The Platform Imperative: Why Every Staffing Company Needs An Operating System

Forbes5 days ago

We've spent the last decade talking about the future of work. It's no longer a conversation about what might happen. It's happening now. The $650 billion staffing industry is shifting beneath our feet, and the clearest signal is this: traditional staffing companies are starting to look more like tech platforms.
The legacy infrastructure, built around manual workflows and rigid applicant tracking systems, wasn't designed for today's pace or scale. Rising expectations, tighter margins, and global talent shortages have exposed the limits of these systems. What's replacing them isn't just more software. It's a new operating model. At the center of that model are AI-powered platforms that don't just digitize processes but reimagine how work flows from end to end.
One company trying to address this shift is Graphite, which recently launched GraphiteOS, an operating system for staffing firms and gig platforms. The idea is to treat recruiting not as a series of siloed handoffs, but as an orchestrated environment where human insight and machine intelligence work together. GraphiteOS spans sourcing, matching, onboarding, and back-office management. Rather than removing recruiters from the process, it aims to automate the repetitive tasks so recruiters can focus on judgment, trust, and relationships.
While it's still early, some GraphiteOS clients report faster placements and improved match quality. These are encouraging signs, not proof points, but they reflect a broader movement. Staffing companies aren't just layering AI on top of their workflows; they're rethinking the workflows entirely.
Bullhorn offers another perspective. A long-standing player in staffing tech, it has been trying to evolve its platform to support more connected, automated experiences. Its Bullhorn One suite now supports functions across the talent lifecycle, from client management to invoicing. What's notable isn't just the technology, but the shift in philosophy. Bullhorn isn't treating AI as a bolt-on. It's becoming central to how the platform is designed and deployed.
Then there's Wolf.xyz, which offers a white-label platform that helps staffing firms build their own branded marketplaces. Its tools automate shift scheduling, onboarding, and billing. The AI component predicts candidate availability and potential no-shows, helping firms stay ahead of disruptions. This approach is especially relevant for on-demand staffing, where reliability is everything.

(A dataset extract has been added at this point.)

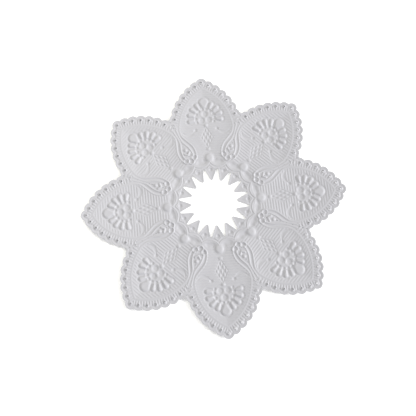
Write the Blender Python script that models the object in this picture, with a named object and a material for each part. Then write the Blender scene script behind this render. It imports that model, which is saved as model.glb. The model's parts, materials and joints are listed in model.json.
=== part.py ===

Each of these companies represents a different response to the same problem. The traditional staffing playbook doesn't scale anymore. What's replacing it isn't one-size-fits-all, but it is universally platform-driven. Some are focused on infrastructure, others on governance or market reach. They all are betting that adaptive, AI-integrated systems will become the new baseline.
If that sounds familiar, it should. The staffing industry is going through what marketing went through a decade ago. Back then, CMOs moved from managing campaigns to owning revenue, supported by platforms like Salesforce and HubSpot. Now it's HR and staffing's turn. Leaders who embrace platform thinking will shift from reactive hiring to building fluid, skills-based ecosystems. Integrating full-time employees, freelancers, and AI agents into unified teams. It means matching people to work based on skills and availability, not just job titles and resumes.
What's emerging isn't just a technology stack. It's a new architecture for work. Platforms like GraphiteOS, Bullhorn, and Wolf show different paths, but the direction is clear. The future of staffing will be built on systems that support scale, intelligence, and adaptability. Companies that treat AI as a side project will struggle. The ones that reimagine their foundations will move faster and operate with more precision.
This is the platform imperative. And it's not in the distance. It's already here.